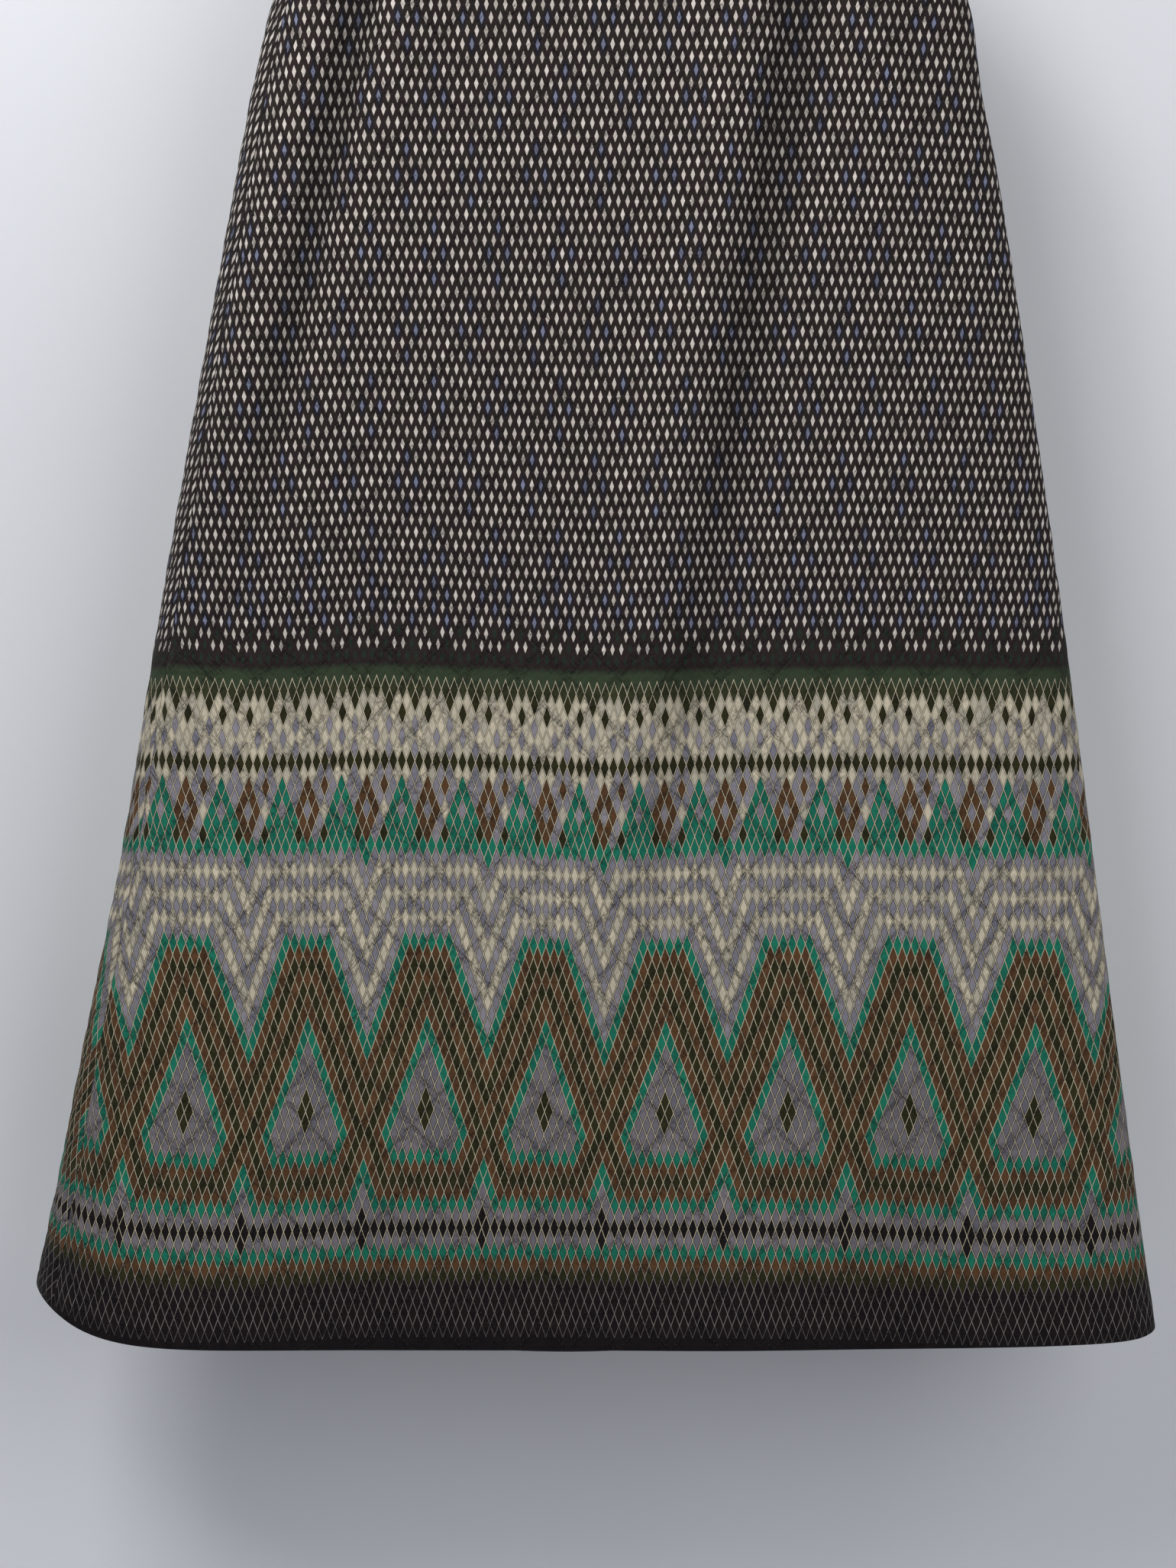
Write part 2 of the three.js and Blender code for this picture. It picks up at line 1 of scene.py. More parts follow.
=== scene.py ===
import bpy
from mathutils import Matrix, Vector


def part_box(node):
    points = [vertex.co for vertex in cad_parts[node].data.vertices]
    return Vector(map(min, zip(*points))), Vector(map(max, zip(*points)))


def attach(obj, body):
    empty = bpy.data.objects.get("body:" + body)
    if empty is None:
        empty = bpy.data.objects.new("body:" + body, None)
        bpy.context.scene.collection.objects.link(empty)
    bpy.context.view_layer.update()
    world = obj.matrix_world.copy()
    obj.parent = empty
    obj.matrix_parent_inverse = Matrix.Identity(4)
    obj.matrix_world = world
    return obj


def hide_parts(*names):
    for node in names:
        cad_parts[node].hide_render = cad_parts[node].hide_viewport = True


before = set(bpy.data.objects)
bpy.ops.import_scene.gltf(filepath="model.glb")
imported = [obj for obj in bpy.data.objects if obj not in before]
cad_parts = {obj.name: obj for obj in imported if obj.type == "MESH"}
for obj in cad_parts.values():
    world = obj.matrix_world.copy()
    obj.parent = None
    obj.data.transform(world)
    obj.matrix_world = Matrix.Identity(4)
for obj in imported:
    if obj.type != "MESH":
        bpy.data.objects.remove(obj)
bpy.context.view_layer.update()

import math
from functools import partialmethod

import bpy
import numpy as np
from mathutils import Vector

# Quilted maxi skirt. Lengths in the dictionaries are in millimetres, meshes are made in metres.
mm = 0.001

camera = {"place": (-0.0204, -2.45, -0.6638), "lens": 82.5}

bpy.ops.object.select_all(action="DESELECT")
bpy.ops.object.camera_add(location=camera["place"], rotation=(math.radians(90), 0, 0))
bpy.context.scene.camera = bpy.context.object
bpy.context.object.data.lens = camera["lens"]

# the skirt's form
form = {
    "bandHeight": 30, "length": 1040, "seamGap": 0.3, "cloth": 2.4, "thickerLeft": 1.3,
    "thickerRight": 0.8, "thickerReach": 30, "leftBlunt": 8, "rightBlunt": 2.8, "leftSeam": 13,
    "foldOpening": 55, "foldFade": 0.7, "foldsFadeUnder": 0.6,
    "leftRise": (38, 50, 1.5, 5),  # the hem's corner: height, reach, how sharp across and down
    "rightRise": (8, 15),  # height, reach
    "backSag": (19, -31, 185),  # depth, x of its middle, reach
    "hemRound": 0.9, "hemRoundFrom": 3,
    "smoothUnder": 50,  # degrees
}

# distance down, reach to the left and right, half depth to the front and back
outline = np.array([
    (0, 182, 182, 30, 30),
    (30, 187, 187, 31, 31),
    (78, 215, 214, 35, 34),
    (130, 234.5, 238.5, 38, 37),
    (193, 249, 247.7, 41, 40),
    (255, 260.5, 259.5, 43, 42),
    (442, 293.6, 287.5, 48, 46),
    (567, 314.6, 304.7, 51, 49),
    (724, 339, 324.5, 54, 53),
    (849, 362.5, 340, 57, 56),
    (974, 384, 356.5, 59, 59),
    (1040, 396, 366, 60, 60),
])

# x at the top, x at the foot, bend, start, end, half width, rise
folds = {
    "front": [
        (-178, -300, 0, 30, 600, 17, 5),
        (-150, -282, 0, 30, 640, 16, -11),
        (-128, -245, 0, 30, 640, 17, 5),
        (-112, -126, 0, 30, 270, 13, -4),
        (-44, -52, 0, 30, 240, 14, -3),
        (96, -82, 10, 30, 960, 30, 4),
        (137, -30, 10, 30, 960, 20, -9),
        (172, 206, 4, 30, 290, 14, -3),
    ],
    "back": [
        (-118, -176, -8, 30, 540, 17, -8),
        (-88, -138, -12, 30, 500, 18, 4),
        (108, 152, 6, 30, 430, 15, -6),
        (134, 196, 6, 30, 460, 18, 4),
        (162, 246, 0, 30, 330, 13, -4),
        (-36, -70, 0, 270, 800, 26, -4),
        (44, 28, 8, 290, 740, 28, 3),
    ],
}
hemWave = {
    "front": 1.8, "back": 4, "from": 660, "over": 380, "long": (52, 0.6), "short": (29, -1.1),
    "shortShare": 0.5,
}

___

Only the lines from the opening of the material through the line with "imported = [obj" should be echoed, exactly as written.

#### SOLUTION BELOW
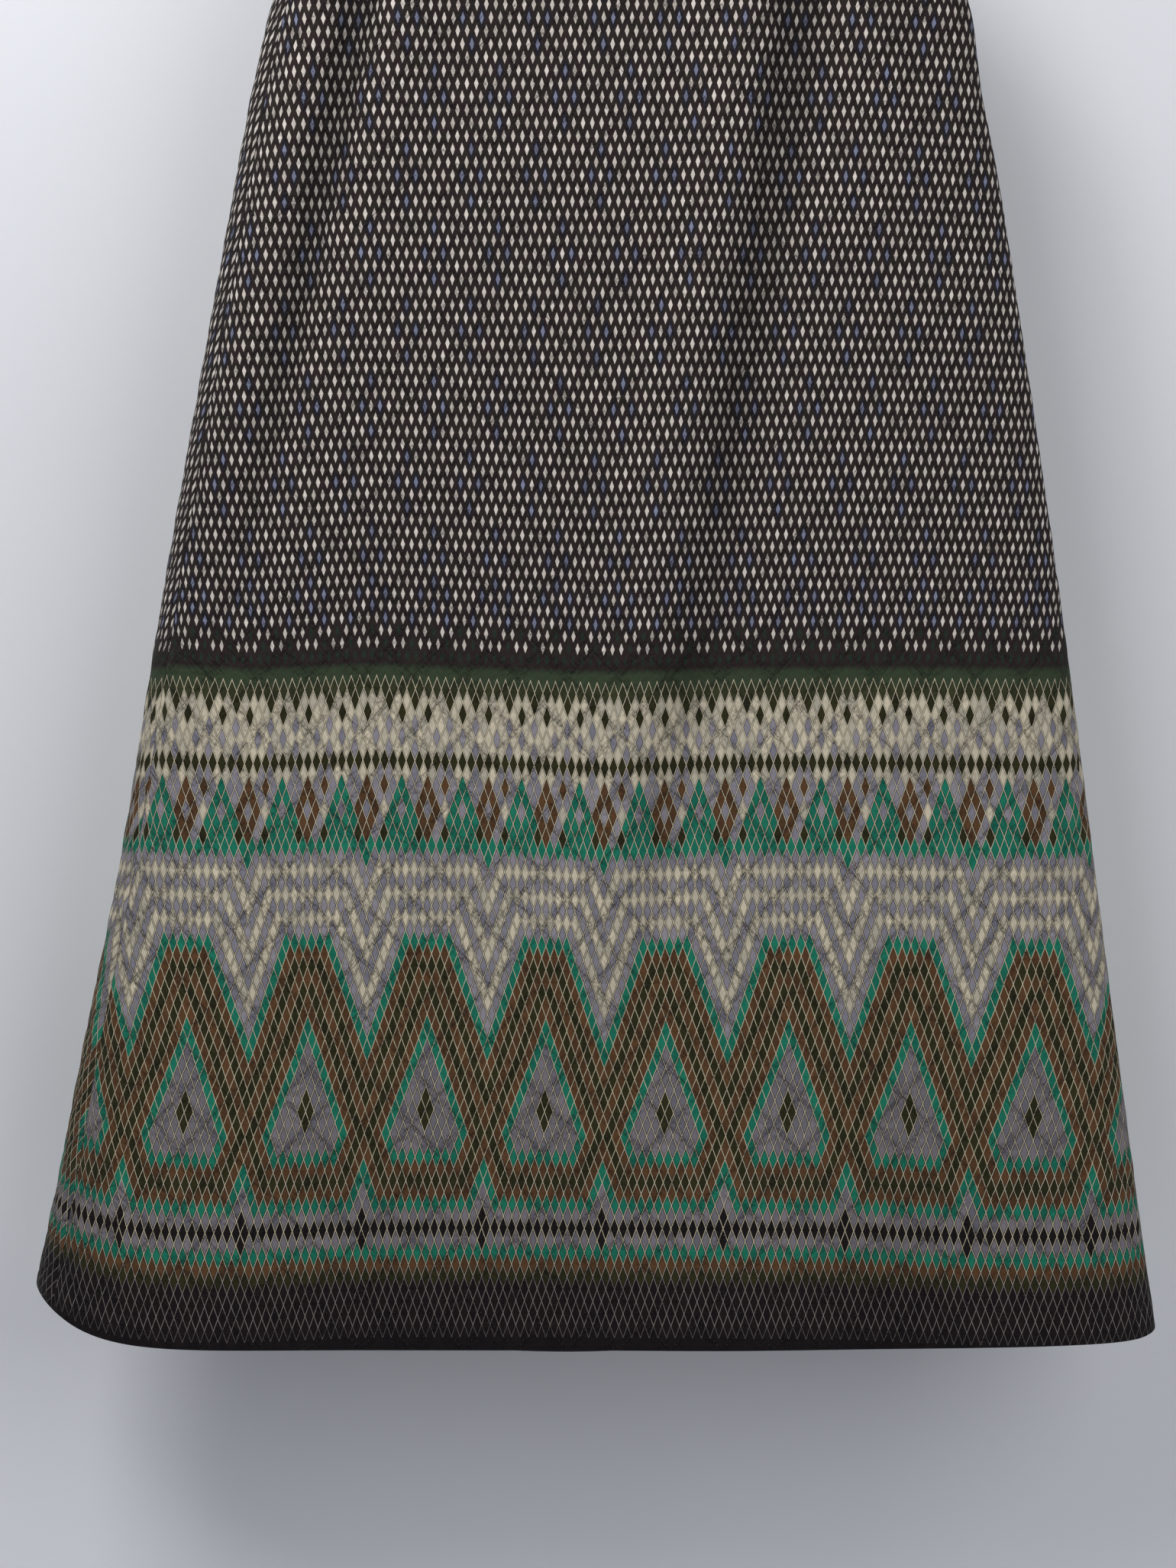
Write part 2 of the three.js and Blender code for this picture. It picks up at line 1 of scene.py. More parts follow.
=== scene.py ===
import bpy
from mathutils import Matrix, Vector


def part_box(node):
    points = [vertex.co for vertex in cad_parts[node].data.vertices]
    return Vector(map(min, zip(*points))), Vector(map(max, zip(*points)))


def attach(obj, body):
    empty = bpy.data.objects.get("body:" + body)
    if empty is None:
        empty = bpy.data.objects.new("body:" + body, None)
        bpy.context.scene.collection.objects.link(empty)
    bpy.context.view_layer.update()
    world = obj.matrix_world.copy()
    obj.parent = empty
    obj.matrix_parent_inverse = Matrix.Identity(4)
    obj.matrix_world = world
    return obj


def hide_parts(*names):
    for node in names:
        cad_parts[node].hide_render = cad_parts[node].hide_viewport = True


before = set(bpy.data.objects)
bpy.ops.import_scene.gltf(filepath="model.glb")
imported = [obj for obj in bpy.data.objects if obj not in before]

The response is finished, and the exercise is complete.